Pattern: Crawling Code
Also Known As
Sliding Code, Viewport
Contributed By
Nancy Duarte, CEO, Duarte Design Inc.4
Definition
A block of text slowly reveals itself from the bottom of the screen and scrolls off the top—on cue, not continuously. Only the portion of the block under discussion is visible on the screen. The audience member’s mind keeps the context of the adjacent but invisible portion in its periphery, thus creating a mental illusion of a larger canvas displaying the complete block of text.
Motivation
Slide text should always be in a large enough font that even people in the back of the room can read it. But when you have a multiline chunk of text that works as a unit, you can’t always fit all the lines on one slide at a readable size. However, you’d prefer not to split it across multiple slides.
Applicability/Consequences
Any presentation that shows programming code, lengthy formulas, a long step-wise process, or a significant quotation can use this pattern to give the audience a fluid and comfortable reading experience with mental context.
Implementing this pattern requires a significant time investment. You need to craft the right transitions precisely so that each block shows up in the right order, has all appropriate lines on screen, and grows and shrinks the blocks in perfect harmony with the text movement.

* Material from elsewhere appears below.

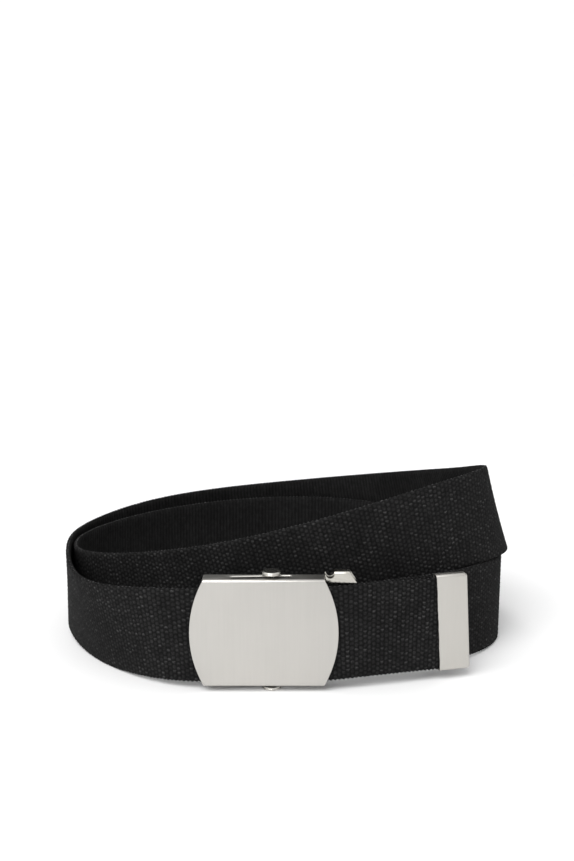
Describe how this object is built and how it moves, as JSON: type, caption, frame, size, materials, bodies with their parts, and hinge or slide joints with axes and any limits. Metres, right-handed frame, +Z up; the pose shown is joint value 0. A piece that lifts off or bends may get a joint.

Because you expose the text in a predetermined order, you have less room for spelunking through the material during the question-and-answer session. You can handle questions in a free-form manner by also having the text in question ready to display via a text-editing or word-processing program.
Mechanics
If you have a long string of text to display that needs to stay with the other lines for context, keep it together in one long text field. Pump the font size up to 22 and let the lines of text exceed the bottom of the slide. Lots of lines can fall off the slides. Then highlight the parts of text that you plan to talk about—either by colorizing the text or drawing boxes around it. If you draw boxes around the text, be sure to group the boxes with the text block. After you have your massive text field, use path-based animation to move the text block slowly up the slide. You can move it up as many times as necessary to scroll through as you share your insights.
Known Uses
Matthew uses this technique for every presentation that shows long blocks of programming code. The most dramatic application is in the Encryption Boot Camp on the JVM presentation. Rather than show a chunk of the program and flick rudely to the next chunk on the following slide, he makes the code smoothly scroll up the screen. This presentation includes sample programs that are up to 100 lines long, each with blocks of three to eight lines that need to be studied at a time. The small blocks relate to the overall structure of the program, so seeing them smoothly scroll, occasionally in a nonlinear order, helps the audience understand the program. If an audience member asks Matthew to reiterate any given segment, he can easily reverse to it via his presentation software’s back-navigation feature because the segments’ order is wired into the presentation.
Related Patterns
This pattern is similar to the Crawling Credits pattern but used within the body of the presentation.